═════ DATA LINES ═════

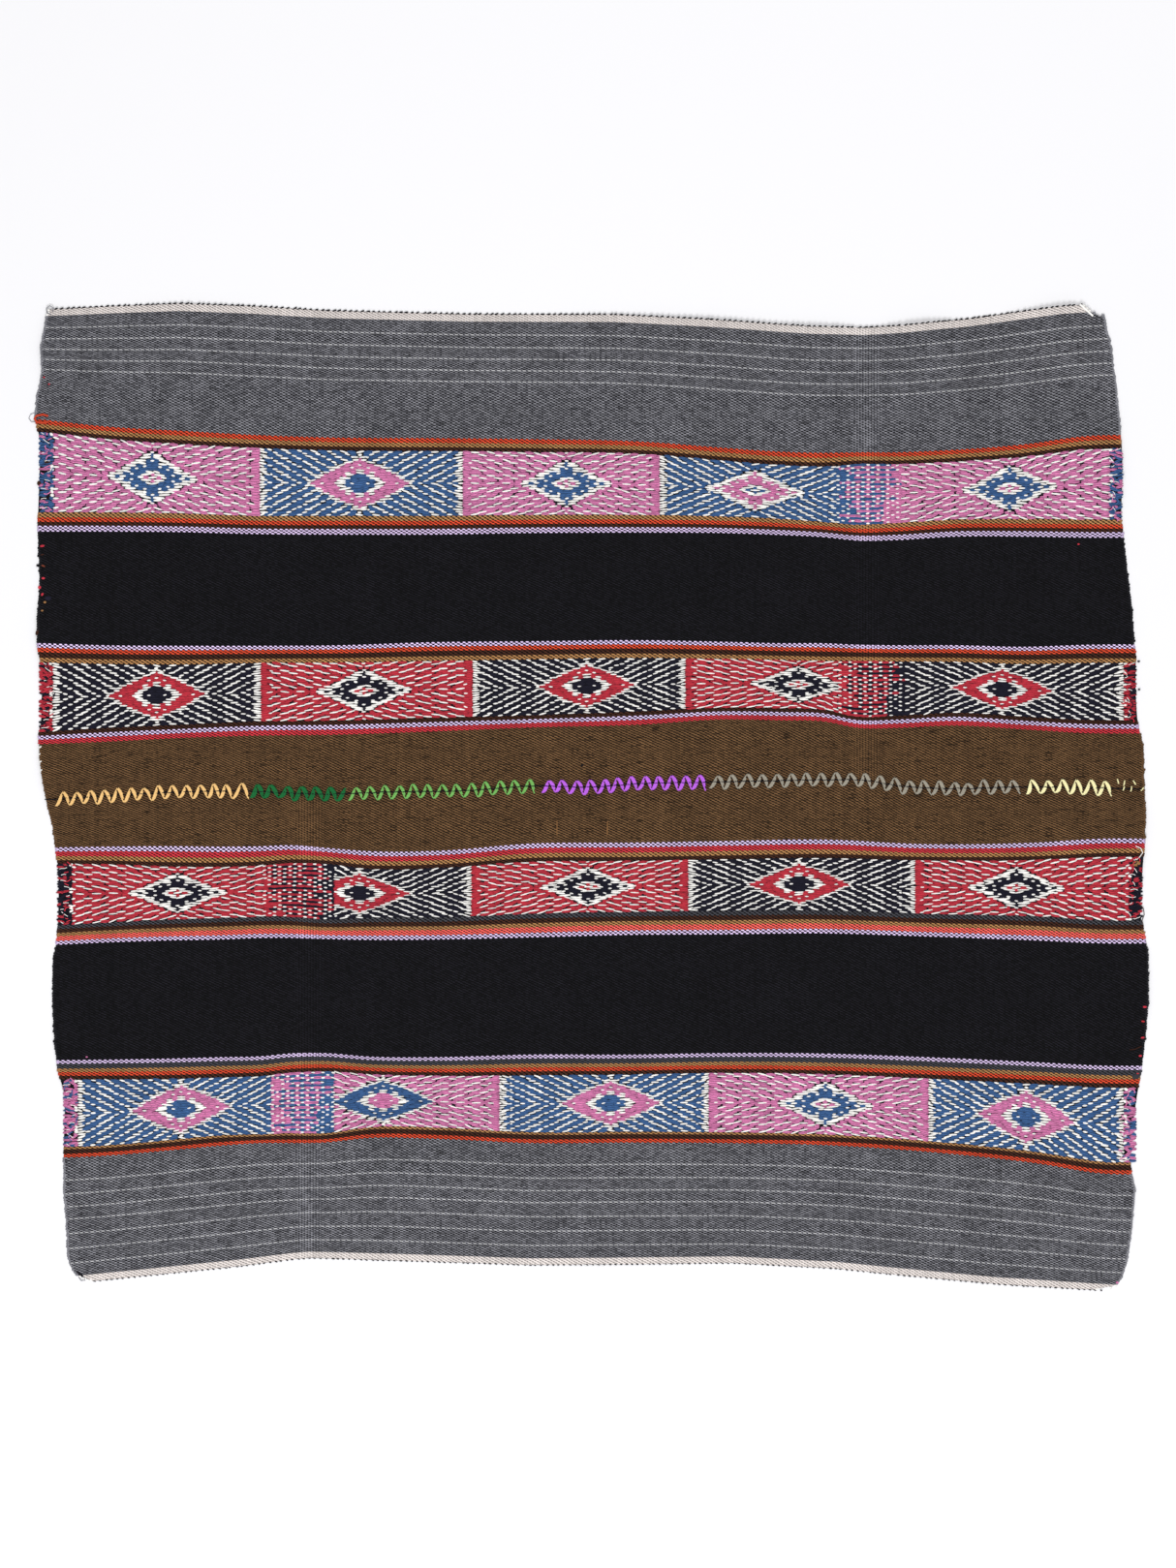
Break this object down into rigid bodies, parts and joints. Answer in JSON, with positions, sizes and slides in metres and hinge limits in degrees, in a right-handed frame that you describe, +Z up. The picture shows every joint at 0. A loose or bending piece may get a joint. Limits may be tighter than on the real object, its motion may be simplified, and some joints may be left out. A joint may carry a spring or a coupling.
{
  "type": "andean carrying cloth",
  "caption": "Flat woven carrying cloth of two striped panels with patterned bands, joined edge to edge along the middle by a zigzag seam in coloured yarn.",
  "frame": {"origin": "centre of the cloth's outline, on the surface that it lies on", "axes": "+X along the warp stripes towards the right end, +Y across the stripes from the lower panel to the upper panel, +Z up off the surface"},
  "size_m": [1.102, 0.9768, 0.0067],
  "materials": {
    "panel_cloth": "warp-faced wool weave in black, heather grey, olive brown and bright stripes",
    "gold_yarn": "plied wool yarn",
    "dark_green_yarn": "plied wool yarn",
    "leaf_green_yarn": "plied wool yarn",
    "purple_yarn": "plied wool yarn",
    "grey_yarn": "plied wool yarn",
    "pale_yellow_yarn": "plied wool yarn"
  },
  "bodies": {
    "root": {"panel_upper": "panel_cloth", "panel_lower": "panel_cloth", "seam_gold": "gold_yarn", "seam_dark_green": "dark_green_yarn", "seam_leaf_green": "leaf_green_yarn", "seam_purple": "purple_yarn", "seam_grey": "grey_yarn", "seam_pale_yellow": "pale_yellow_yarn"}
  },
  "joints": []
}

═════

Output the data above exactly, please, line for line.

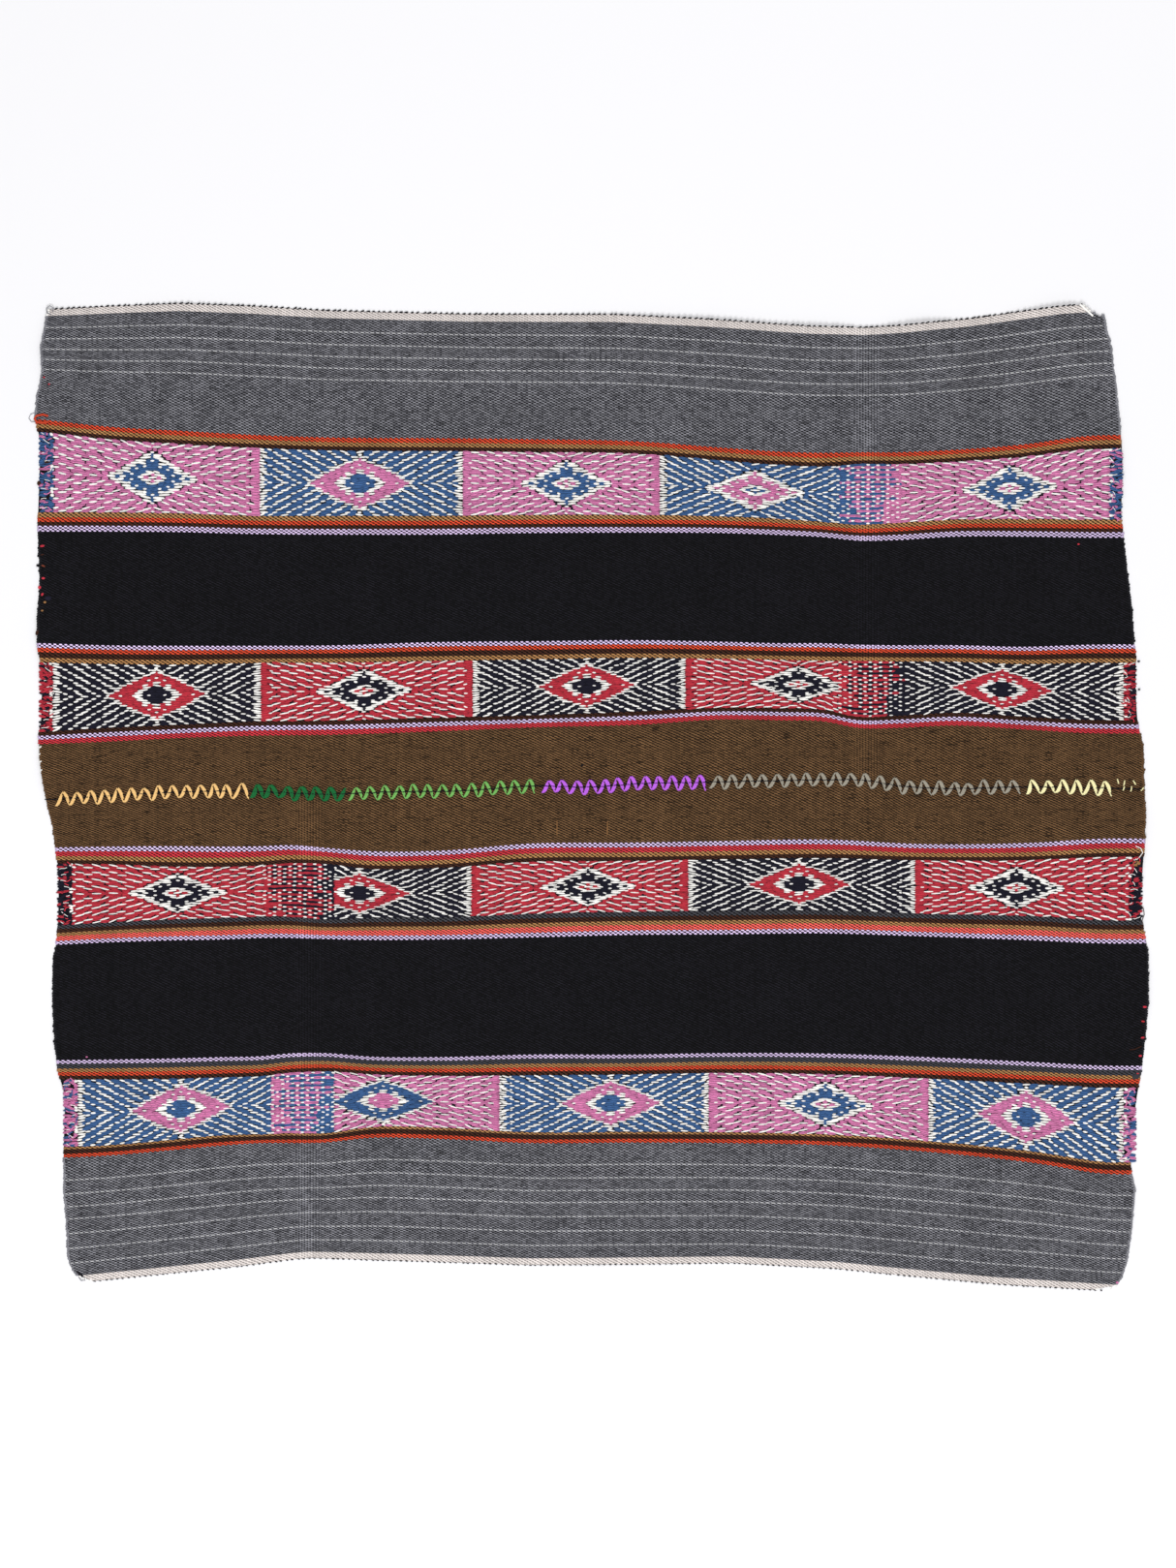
Break this object down into rigid bodies, parts and joints. Answer in JSON, with positions, sizes and slides in metres and hinge limits in degrees, in a right-handed frame that you describe, +Z up. The picture shows every joint at 0. A loose or bending piece may get a joint. Limits may be tighter than on the real object, its motion may be simplified, and some joints may be left out. A joint may carry a spring or a coupling.
{
  "type": "andean carrying cloth",
  "caption": "Flat woven carrying cloth of two striped panels with patterned bands, joined edge to edge along the middle by a zigzag seam in coloured yarn.",
  "frame": {"origin": "centre of the cloth's outline, on the surface that it lies on", "axes": "+X along the warp stripes towards the right end, +Y across the stripes from the lower panel to the upper panel, +Z up off the surface"},
  "size_m": [1.102, 0.9768, 0.0067],
  "materials": {
    "panel_cloth": "warp-faced wool weave in black, heather grey, olive brown and bright stripes",
    "gold_yarn": "plied wool yarn",
    "dark_green_yarn": "plied wool yarn",
    "leaf_green_yarn": "plied wool yarn",
    "purple_yarn": "plied wool yarn",
    "grey_yarn": "plied wool yarn",
    "pale_yellow_yarn": "plied wool yarn"
  },
  "bodies": {
    "root": {"panel_upper": "panel_cloth", "panel_lower": "panel_cloth", "seam_gold": "gold_yarn", "seam_dark_green": "dark_green_yarn", "seam_leaf_green": "leaf_green_yarn", "seam_purple": "purple_yarn", "seam_grey": "grey_yarn", "seam_pale_yellow": "pale_yellow_yarn"}
  },
  "joints": []
}